Kryzys polityczny w Austrii. Wicekanclerz podał się do dymisji na skutek kompromitującego nagrania

Prezydent Austrii Alexander Van der Bellen powiedział w niedzielę po spotkaniu z kanclerzem Sebastianem Kurzem, że chce, by wymuszone kryzysem rządowym przedterminowe wybory parlamentarne odbyły się w kraju we wrześniu.

"Nowy początek powinien nastąpić szybko, tak szybko, jak pozwalają na to zapisy austriackiej konstytucji, jestem więc za tym, by wybory odbyły się we wrześniu, a w miarę możliwości na początku września" - oświadczył Van der Bellen.

Podkreślił, że ważne jest, by Austriacy mogli odbudować nadszarpnięte skandalem zaufanie do rządzących nimi polityków.

Kryzys rządowy wybuchł w związku z nagraniem wideo opublikowanym w piątek przez niemieckie gazety "Sueddeutsche Zeitung" i "Spiegel", w którym wicekanclerz Heinz-Christian Strache oferuje państwowe kontrakty rzekomej inwestorce z Rosji w zamian za pomoc w uzyskaniu przez FPOe lepszego wyniku w wyborach parlamentarnych w 2017 roku.
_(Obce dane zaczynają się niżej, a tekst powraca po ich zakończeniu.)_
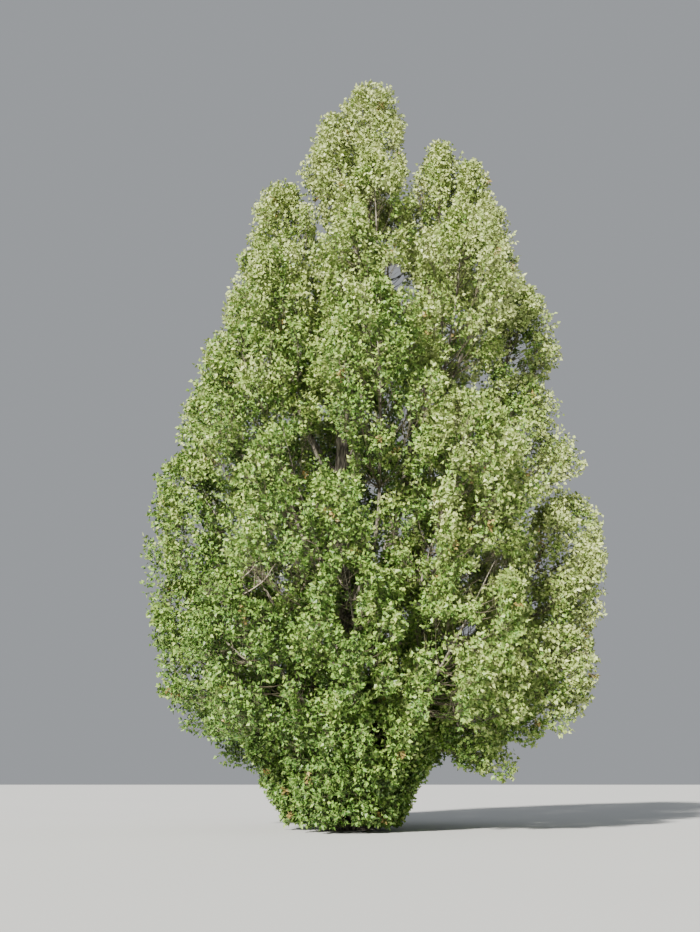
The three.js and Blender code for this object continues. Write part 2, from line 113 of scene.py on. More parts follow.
def add_node(tree, kind, settings=None, **inputs):
    """A new node with its settings, and with each input given a value or linked to a socket.

    An input goes by its name, with _ for a space, or by its number, as in _0.
    """
    node = tree.nodes.new(kind)
    for name, value in (settings or {}).items():
        setattr(node, name, value)
    for name, value in inputs.items():
        socket = node.inputs[int(name[1:]) if name[0] == "_" else name.replace("_", " ")]
        if isinstance(value, bpy.types.NodeSocket):
            tree.links.new(value, socket)
        else:
            socket.default_value = value
    return node


def noise_at(tree, place, scale, detail):
    return add_node(tree, "ShaderNodeTexNoise", Vector=place, Scale=scale, Detail=detail).outputs["Fac"]


def ranged(tree, value, low=0.0, high=1.0, least=0.0, most=1.0):
    """A value that runs from low to high, spread from least to most instead."""
    ends = {"From_Min": low, "From_Max": high, "To_Min": least, "To_Max": most}
    return add_node(tree, "ShaderNodeMapRange", Value=value, **ends).outputs["Result"]


def scaled(tree, colour, factor):
    node = add_node(tree, "ShaderNodeVectorMath", {"operation": "SCALE"}, _0=colour, Scale=factor)
    return node.outputs["Vector"]


def new_material(name, roughness):
    """A node material, with its tree, its shader and its place in the object's own coordinates."""
    material = bpy.data.materials.new(name)
    material.use_nodes = True
    tree = material.node_tree
    shader = tree.nodes["Principled BSDF"]
    shader.inputs["Roughness"].default_value = roughness
    place = tree.nodes.new("ShaderNodeTexCoord").outputs["Object"]
    return material, tree, shader, place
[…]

FPOe zajęła w nich trzecie miejsce, uzyskując 26 proc. głosów.

Strache w sobotę po spotkaniu z Sebastianem Kurzem podał się do dymisji ze stanowiska wiceszefa rządu i przewodniczącego FPOe.

Kurz podkreślił z kolei, że przyspieszone wybory "to nie życzenie, ale konieczność". Dodał, że po publikacji kompromitującego nagrania z udziałem  Strachego nie mógł przejść nad tą sprawą do porządku dziennego.

Zapowiedział, że będzie rozmawiał z Norbertem Hoferem, po dymisji Strachego wyznaczonym na nowego szefa koalicyjnej Austriackiej Partii Wolności (FPOe). W miesiącach poprzedzających przyspieszone wybory należy utrzymać w kraju maksymalną stabilność - podkreślił, dodając, że w tym celu chce kontynuować pracę oraz "zachować zdolność działania na szczeblu europejskim". Zapowiedział też, że odbędzie spotkania ze wszystkimi partiami.

Zaznaczył, że należy dogłębnie wyjaśnić wszystkie wątpliwości, które pojawiły się w związku z nagraniem, w tym jak ono powstało i na czyje zlecenie. Zamiar spotkania się z nowym szefem FPOe wyraził również Van der Bellen.

Doszło do szantażu?

- To nie był oczywisty krok. W tym kraju wcale nie jest oczywistością, że poczuwający się do odpowiedzialności polityk podaje się do dymisji - zauważył w TOK FM prof. Piotr Madajczyk z Instytutu Studiów Politycznych Polskiej Akademii Nauk.

Według eksperta, ujawnienie kompromitującego nagrania może świadczyć o próbach szantażowania austriackiego wicepremiera i jednocześnie lidera nacjonalistyczno-konserwatywnej i eurosceptycznej Austriackiej Partii Wolnościowej.

- Pytanie, jakiego rodzaju szantaż i co się w międzyczasie wydarzyło. Jest cała seria ciekawych pytań, co się wydarzyło na styku Rosja i te partie, np. też Alternatywa dla Niemiec - dodał.

Jak pisze austriacka agencja APA, w niedzielę po południu mają się odbyć konsultacje dotychczasowych koalicjantów, FPOe i Austriackiej Partii Ludowej (OeVP) Kurza, w sprawie działań po rozpadzie koalicji.

Politycy nie odpowiadali na pytania dziennikarzy, w związku z czym nadal nie wiadomo, czy nowy szef FPOe Hofer obejmie urząd wicekanclerza ani czy dotychczasowy minister spraw wewnętrznych Herbert Kickl z ramienia FPOe zachowa stanowisko.